The commitments undertaken by the distributor are usually the purchase of a minimum percentage of products, the achieving of a minimum turnover, the single formulation of promotional activities etc. The distributor’s profit, in contrast to the commercial agent’s one, consists of a commission not on the sales made, but, on the contrary, on the difference of the profit, which results from the reselling of the products.
With the franchise contract the parties conclude an agreement in combination with the cooperation as established with the inclusion to the provider’s distribution. Specifically, a franchise contract (or Franchising) is considered the agreement pursuant to which one party, the franchisor, provides to the franchisee for a consideration the right to use all the franchisor’s rights of intellectual or/and industrial property, in order to promote the latter’s products and services to the final consumer. Essentially, in other words, the franchisee, gives a certain consideration to the franchisor for the acquisition of the right of use of the latter’s rights, organizing their business according to the franchisor’s organization and in a uniform way, following the same marketing policy. The consideration given to the franchisor usually constitutes either a certain amount of money, which the franchisor determines for the granting of their rights (entry fee for their distribution system), or the periodic payment of a specific percentage of the sales collection, or both, depending the agreement and the terms set by the franchisor themselves.

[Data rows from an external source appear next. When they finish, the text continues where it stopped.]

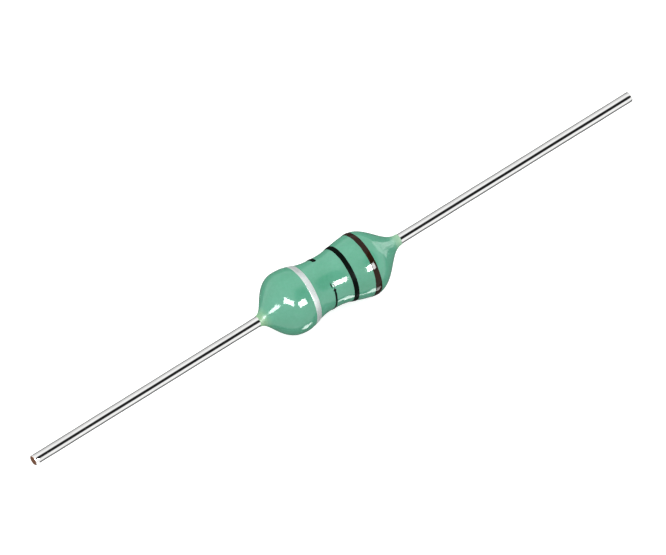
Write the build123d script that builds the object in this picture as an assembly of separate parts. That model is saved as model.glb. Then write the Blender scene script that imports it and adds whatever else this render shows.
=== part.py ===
from build123d import *
from math import cos, pi, radians, sin, tan
import os

# Axial inductor, 4 x 10 mm body size. All sizes are in millimetres.
#
# Object frame: the origin is the middle of the body, +X runs along the leads towards lead_right,
# and +Z is up. The body is turned a few degrees about Z (body_cant), so the core, the winding, the
# jacket and the ink bands are made in the body's own frame, with their axis on X, and then turned.
# The leads stay parallel to X and leave the body to either side of that axis.

# ---- leads: tinned copper wire
lead_diameter = 0.65
left_lead_length = 17.10        # bare wire, from the jacket's tip to the cut end
right_lead_length = 17.84
cut_edge_chamfer = 0.04         # broken edge at the cut end and at the root
root_relief = 0.01              # the root is abraded this much for the adhesive's grip
root_runout = 0.70              # length over which it comes back to full size, inside the tip
full_size_margin = 0.05         # full-size wire that still lies inside the jacket

# ---- jacket: dipped epoxy over the wound core
body_cant = 4.3                 # degrees between the body's axis and the leads
bulge_diameter = 4.10
waist_diameter = 3.28
bulge_spacing = 5.00            # from the left bulge's widest circle to the right one's
body_middle = -0.06             # place of the point midway between the bulges
waist_shift = 0.02              # the narrowest circle, measured from that point
left_cone_length = 2.62         # widest circle to the tip
right_cone_length = 2.89
tip_wall = 0.035                # epoxy left round the lead at the very tip

# how each flank curves: 1 is an even S from widest to narrowest, more keeps the wide end full
left_cone_fullness = 1.50
right_cone_fullness = 1.03
left_waist_fullness = 1.69
right_waist_fullness = 1.00
lean_start = 0.26               # share of a cone's length that still follows the body's axis

# ---- ferrite drum core
jacket_over_flange = 0.38
jacket_over_winding = 0.27
flange_thickness = 1.40
flange_chamfer = 0.20
lead_hole_depth = 1.60
lead_root_gap = 0.12            # adhesive between the lead and the wall of its hole
lead_end_gap = 0.08             # and between the lead's inner end and the floor of the hole
lead_cross_depth = 1.13         # below the core's end, where lead axis and hole axis cross

# ---- winding: one layer of enamelled wire
wire_diameter = 0.19
turn_count = 18
notch_width = 0.34
tail_lift = 0.03                # between the tail and the floor of its notch
tail_run = 0.20                 # from the flange's face to the tail's inward leg
tail_bend_radius = 0.12
wrap_count = 2                  # turns of the tail round the lead's root
wrap_gap = 0.02                 # between a wrap and the lead, and between two wraps

# ---- solder over the wraps
solder_wall = 0.12              # over the outside of the wraps
solder_toe = 0.22               # length that thins out along the lead
solder_toe_wall = 0.03

# ---- ink bands
ink_thickness = 0.03
silver_band_x = -1.89
silver_band_width = 0.42
broken_band_x = -0.40
broken_band_width = 0.25
thread_width = 0.11             # what is left of the broken band on the lower front
black_band_x = 0.92
black_band_width = 0.30
brown_band_x = 2.33
brown_band_width = 0.36
# turned about the body's axis from +Y towards +Z
broken_band_from = -147.0
broken_band_to = 65.0
thread_end = -219.0

# ---- sizes that follow
lead_radius = lead_diameter / 2
bulge_radius = bulge_diameter / 2
waist_radius = waist_diameter / 2
tip_radius = lead_radius + tip_wall
wire_radius = wire_diameter / 2

left_bulge_x = body_middle - bulge_spacing / 2
right_bulge_x = body_middle + bulge_spacing / 2
waist_x = body_middle + waist_shift
left_tip_x = left_bulge_x - left_cone_length
right_tip_x = right_bulge_x + right_cone_length

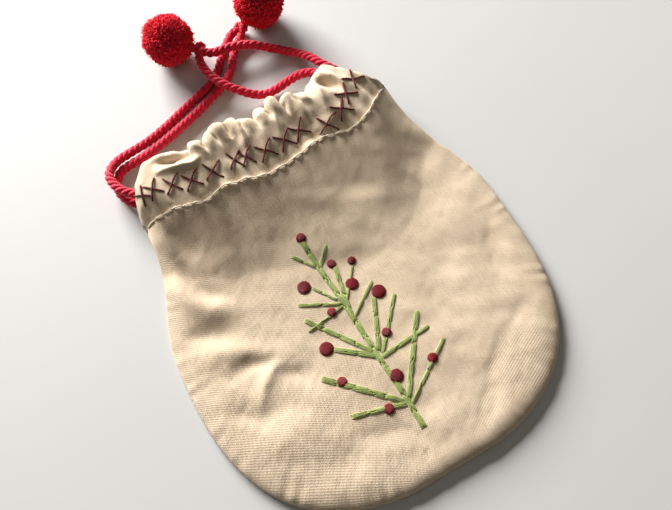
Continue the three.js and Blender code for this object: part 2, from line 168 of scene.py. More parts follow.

The franchisee is completely and uniformly integrated in the franchisor’s distribution system, and, due to the acquisition of the use of right of the intellectual and industrial property rights, they are obliged to comply with franchisor’s orders and to adhere to the marketing policy as formed by the franchisor, and, depending on the nature of the business, to participate in staff training as well as in the processing of advertising messages. The franchisor, respectively, is obliged to maintain the exclusivity within the agreed geographical region, where the franchise is active.
With regards to the duration of this contract, due to the franchisee’s absolute integration to the franchisor’s system and marketing, the Code of Conduct of the Franchise contract prescribes a period of time that allows the franchisee to amortize their initial investment. A five-year duration of time is viewed as reasonable, while, on the contrary, an excessive duration falls within the scope of the Regulation on Free Competition, according to which the excessive duration is considered contrary to the competition rules.